3. Continue the “deep connection” via email– this is apparently what LO wanted, although he couldn’t answer my probing “well, what exactly do you want out of this relationship now that you’ve identified it as important to you?”– Ti told me that I couldn’t be “that girl”, the girl that has her cake and eats it to and strings along a guy who apparently was thinking about future possibilities (Ne) while at the same time double-crossing my husband by continuing to “get high” on intellectual conversations! Ti also wanted its independence back– the fact that I had accidentally gotten too close to someone and had made myself so vulnerable and exposed made me feel… frightened, scared, lost… like I had somehow placed my individual happiness in the hands of another human being and they couldn’t be trusted with it. Plus, I knew that the more I bonded and felt closer to LO, the less I felt bonded to my husband, and I didn’t want to continue my behavior until there was nothing left between my husband and I.
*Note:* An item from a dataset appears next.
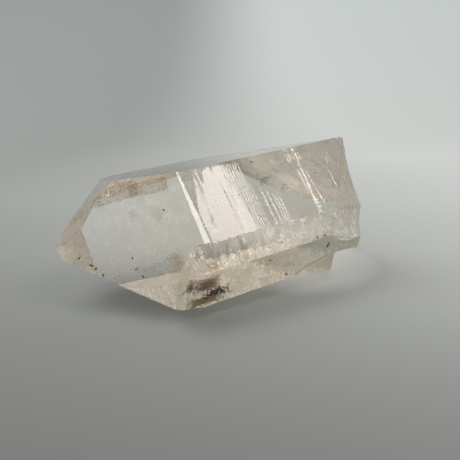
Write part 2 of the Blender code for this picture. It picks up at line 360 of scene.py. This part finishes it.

4. End the deep connection– Ti told me that I had some serious personal and relationship issues to work through and that I needed the space and alone time to do this. I also needed to focus 100% of the energy I had left to re-establishing my bond with my husband. This was the final decision.
All-in-all too risky a decision for the potential short-term benefits.
I can tell you that although I had all these logical thoughts streaming through my brain, the tug from my Fe feeling center was incredibly strong, especially in the last few days. To the point where if LO had made a move at any point over the last few days, I’m not 100% sure how this would have all played out. Lucky for me, he didn’t, and I was able to stick with my conscious choice. This choice allowed me to question myself when Fe demanded that I ask LO to see me alone, one last time– Ti said “well, do you really want to be with him? Is this really what you want for yourself?”. I firmly decided against it. The very next day (this is weeks before I asked for no contact) I started to cry uncontrollably. I was overcome with incredible emotion and I had no real idea why. After a few days the reason finally came to me– my decision to not see LO one last time had been the clincher for Fe– my final decision had been made by Ti and Fe was pissed! I had denied my subconscious center of something it really really wanted and now I had to suffer the consequences of creating, nurturing and fueling that “deep connection”. Beware: our INTP Fe “dark side” emits an incredibly strong emotional bonding force when we finally feel (wrongly or rightly) “understood”.
And that was the start of a long and arduous journey out of inferior Fe.